▼
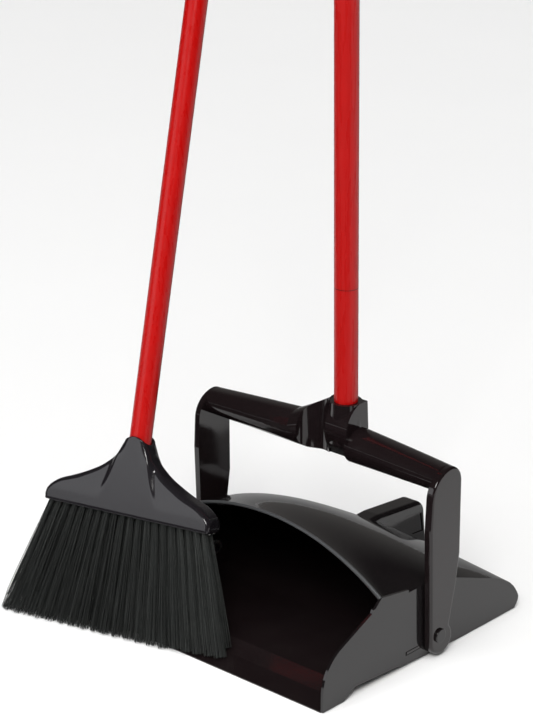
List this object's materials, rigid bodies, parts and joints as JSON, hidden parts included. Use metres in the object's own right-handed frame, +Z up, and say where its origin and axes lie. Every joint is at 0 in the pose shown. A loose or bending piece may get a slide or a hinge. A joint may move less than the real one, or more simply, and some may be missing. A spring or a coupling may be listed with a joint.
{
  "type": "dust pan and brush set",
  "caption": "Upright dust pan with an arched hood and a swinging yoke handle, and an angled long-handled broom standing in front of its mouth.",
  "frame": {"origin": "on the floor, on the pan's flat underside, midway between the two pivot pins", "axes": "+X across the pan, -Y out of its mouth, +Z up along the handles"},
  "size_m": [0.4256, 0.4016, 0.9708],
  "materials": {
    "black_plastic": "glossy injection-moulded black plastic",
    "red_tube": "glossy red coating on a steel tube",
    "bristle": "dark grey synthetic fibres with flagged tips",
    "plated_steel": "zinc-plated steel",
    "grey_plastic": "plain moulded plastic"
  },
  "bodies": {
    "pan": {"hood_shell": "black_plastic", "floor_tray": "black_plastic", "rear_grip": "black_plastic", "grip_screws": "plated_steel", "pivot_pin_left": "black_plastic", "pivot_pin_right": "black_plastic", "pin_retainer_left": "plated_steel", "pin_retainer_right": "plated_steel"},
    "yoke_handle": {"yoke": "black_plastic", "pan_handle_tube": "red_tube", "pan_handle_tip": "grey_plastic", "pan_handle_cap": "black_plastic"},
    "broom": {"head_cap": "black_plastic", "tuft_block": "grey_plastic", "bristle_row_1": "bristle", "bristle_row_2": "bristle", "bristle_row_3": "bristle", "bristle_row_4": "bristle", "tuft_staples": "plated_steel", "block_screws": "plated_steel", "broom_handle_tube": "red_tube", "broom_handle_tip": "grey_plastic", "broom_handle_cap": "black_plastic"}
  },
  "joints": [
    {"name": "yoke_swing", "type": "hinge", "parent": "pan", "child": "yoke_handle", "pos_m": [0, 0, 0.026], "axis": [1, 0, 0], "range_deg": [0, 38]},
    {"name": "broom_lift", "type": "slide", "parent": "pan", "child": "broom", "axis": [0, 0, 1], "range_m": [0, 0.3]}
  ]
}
▲
What the task asks:
Pick out and copy every line that contains the word "bodies".

Full output:
List this object's materials, rigid bodies, parts and joints as JSON, hidden parts included. Use metres in the object's own right-handed frame, +Z up, and say where its origin and axes lie. Every joint is at 0 in the pose shown. A loose or bending piece may get a slide or a hinge. A joint may move less than the real one, or more simply, and some may be missing. A spring or a coupling may be listed with a joint.
  "bodies": {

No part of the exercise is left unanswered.